Scotty’s eyes narrowed into skeptical, glittering slits. “Really?”

“Yeah.” No. He looked over at Blade and continued the lies. “Sorry about the sucker punch.” No, he wasn’t. “If it makes you feel any better, my knuckles hurt. You have a hard face.” That part was true.

Blade reached up to test his swollen jaw. “It does make me feel better. But you know how you can make it up to me?”

Mace groaned. He knew what was coming. “You want to beat me in a game of Dragon Bait.” The virtual reality game was one of the few in which Blade could kick Mace’s ass, and he did it handily. So handily that it was humiliating.

“Better.” Blade’s smirk was downright evil. “I want you to spar with Ares next week when we train.”

Scotty whistled, low and long. “Wow. That’s harsh.” Then she flashed a grin as wicked as Blade’s. “But fitting.”

Fuck. Mace hated sparring with Ares. Everyone did. The guy trained like he fought and gave no quarter. Well, he didn’t kill you, so that could be considered quarter. Sort of. Because by the end of the lesson, you wished you were dead.

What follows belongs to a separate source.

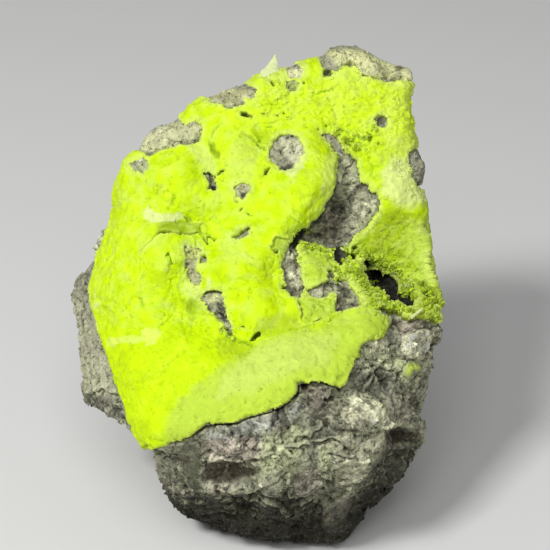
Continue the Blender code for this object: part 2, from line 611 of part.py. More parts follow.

“I deserve that,” Mace said with a lightness he didn’t feel. He did, however, feel the need to drown himself in alcohol and forget that any of this ever happened. At least, temporarily. “We done here? Because the smell of the steak on the grill is killing me.”

Scotty nodded. “Let’s go.”

He held out his fist. “Team up.”

They touched fists, the same as they’d done a thousand times. Felt the same. Looked the same.

But it wasn’t. Scotty’s smile was too sappy. Blade’s was too forced.

As they traipsed out the door, laughing and joking like everything was back to normal, he had a feeling that nothing would ever be normal again.